DANSE | SPECTACLE

DansFabrik | Ah / Ha

13 Mar - 13 Mar 2018

Avec Ah / Ha, la chorégraphe Lisbeth Gruwez et le compositeur Maarten Van Cauwenberghe (Cie Voetvolk) livrent une pièce pour cinq interprètes. Une saisie à vif du rire, comme phénomène physique et psychique intense, capable d'inclure et d'exclure. Une plongée dans l'hilarité, entre joie et intoxication.

Longtemps, les sciences sociales et l’anthropologie se sont demandées si le rire était une spécificité humaine. Aujourd’hui, il est admis que les rats rient lorsque chatouillés. Mais le rire demeure une forme d’expression un peu énigmatique. Avec Ah / Ha, La chorégraphe Lisbeth Gruwez et le musicien Maarten Van Cauwenberghe (qui forment la Cie Voetvolk) s’emparent du rire. Hilarité outrée, la pièce Ah / Ha, pour cinq interprètes, plonge dans ce que le rire peut avoir de bizarre. Pour Henri Bergson, le rire avait notamment fonction de régulateur social : rappel à l’ordre face à des comportements jugés inappropriés, il venait sanctionner le déviant. Avec Ah / Ha, le regard se retourne : car ici les rieurs deviennent l’élément de bifurcation grotesque.

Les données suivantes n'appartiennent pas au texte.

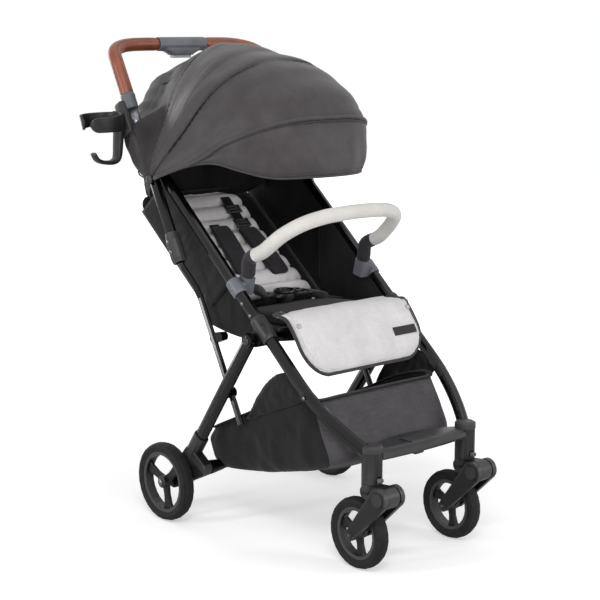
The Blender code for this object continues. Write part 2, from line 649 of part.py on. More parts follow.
def build_wheel(prefix, side, centre_x, axle, radius, width, rim_radius, sides):
    word = SIDE_NAMES[side]
    centre = (centre_x * side, *axle)
    tyre = turned(tyre_profile(radius, width, rim_radius), centre, (1, 0, 0), sides, ring=True)
    keep(tyre, prefix + "_tyre_" + word, "foam_tyre", prefix + "_wheel_" + word, 30)
    ring_half = width * 0.36
    low = rim_radius - RIM_RING_DEPTH
    ring = [(-ring_half, rim_radius), (-ring_half + 0.0010, low), (ring_half - 0.0010, low), (ring_half, rim_radius)]
    rim = turned(ring, centre, (1, 0, 0), sides, ring=True)
    hub = turned([(-width * 0.44, HUB_RADIUS - 0.0020), (-width * 0.40, HUB_RADIUS), (width * 0.40, HUB_RADIUS),
                  (width * 0.44, HUB_RADIUS - 0.0020)], centre, (1, 0, 0), 16)
    spokes = []
    for k in range(SPOKE_COUNT):
        a = 2 * math.pi * k / SPOKE_COUNT + math.radians(20)
        out = Vector((0, math.cos(a), math.sin(a)))
        along = Vector((0, -math.sin(a), math.cos(a)))
        rings = []
        for share, flare in ((0.0, 1.10), (0.40, 0.90), (0.80, 1.20), (1.0, 1.95)):
            at = Vector(centre) + out * between(HUB_RADIUS * 0.5, low + 0.0030, share)
            rings.append([at + along * u + Vector((v, 0, 0)) for u, v in rounded_box(2 * SPOKE_HALF_WIDTH * flare, SPOKE_THICKNESS, 0.0025, 1)])
        spokes.append(loft(rings))
    join(hub, *spokes)
    join(rim, hub)
    bore = rod(Vector(centre) - Vector((0.05, 0, 0)), Vector(centre) + Vector((0.05, 0, 0)), AXLE_RADIUS + RUNNING_GAP)
    cut(rim, bore)
    keep(rim, prefix + "_rim_" + word, "dark_plastic", prefix + "_wheel_" + word)


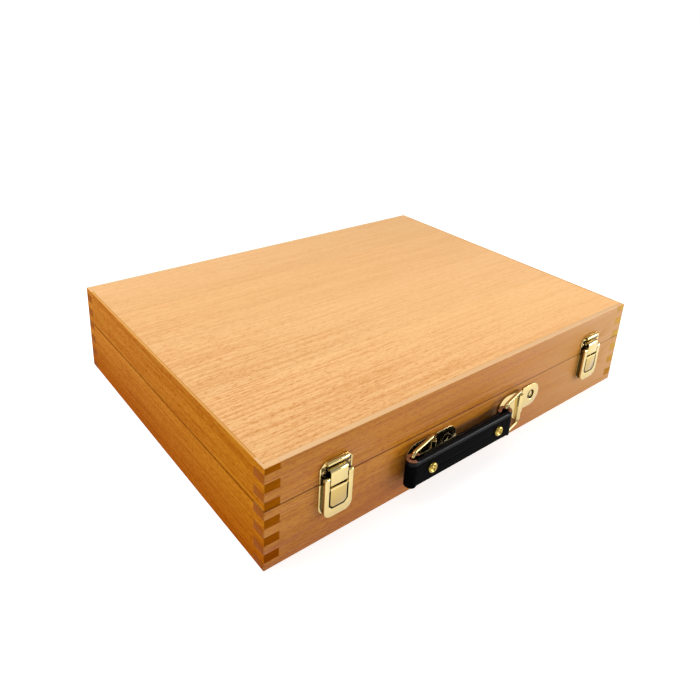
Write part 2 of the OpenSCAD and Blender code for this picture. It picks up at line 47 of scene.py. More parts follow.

Ah / Ha de Lisbeth Gruwez et Maarten Van Cauwenberghe : la danse du rire

Presque comme des hyènes, cinq personnages énigmatiques se réunissent sur scène, dans un espace-temps indéterminé. Réunis par le rire, qui semble remplacer le langage, les personnages d’Ah / Ha oscillent entre fou-rire et rires fous. Soubresauts des corps, sourires hilares et yeux exorbités : le rire chorégraphié inquiète. Effet d’entraînement collectif, il secoue les corps et les déchire, rassemble les protagonistes en un groupe épais. Il y a de la bestialité, du dionysiaque ogresque dans la célébration de ce rire. Et plus la chorégraphie plonge dans la mécanique physique et psychique du rire, plus une forme de plaisir cruel affleure. Comme dans le film Les Harmonies Werckmeister (de Bela Tarr) : quelque chose semble s’emparer des corps, des esprits : une mécanique implacable. Une forme de folie collective, capable de s’auto-alimenter. Une intoxication communicative, tel un fou-rire.

Le rire comme élément physique et psychique communicatif : de corps en corps

Élément social énigmatique, tour à tour réjouissant ou stigmatisant, le rire transgresse. Soit qu’il s’élance hors des circuits tracés pour mieux rattraper au lasso tout ce qui tente de bifurquer… Soit qu’il explose de manière inappropriée, comme prélude à la crise de nerf (le fameux rire des enterrements)… Phénomène physique et viral, il passe rarement inaperçu. Le corps gigote, hoquette, trompète, pleure, rougit, transpire… Allant parfois même jusqu’à uriner involontairement. Avec Ah / Ha, la chorégraphe belge Lizbeth Gruwez plonge ainsi dans les émanations déconcertantes du corps qui rit. Via cinq personnages en proie à une union aussi forte que dangereuse. Et modelant ce ciment social à la fois communicatif et exclusif (capable d’exclure), la pièce Ah / Ha sidère les spectateurs. Un spectacle intense, sonore, avec lequel, une fois de plus, la Cie Voetvolk plonge dans la chair des tensions humaines.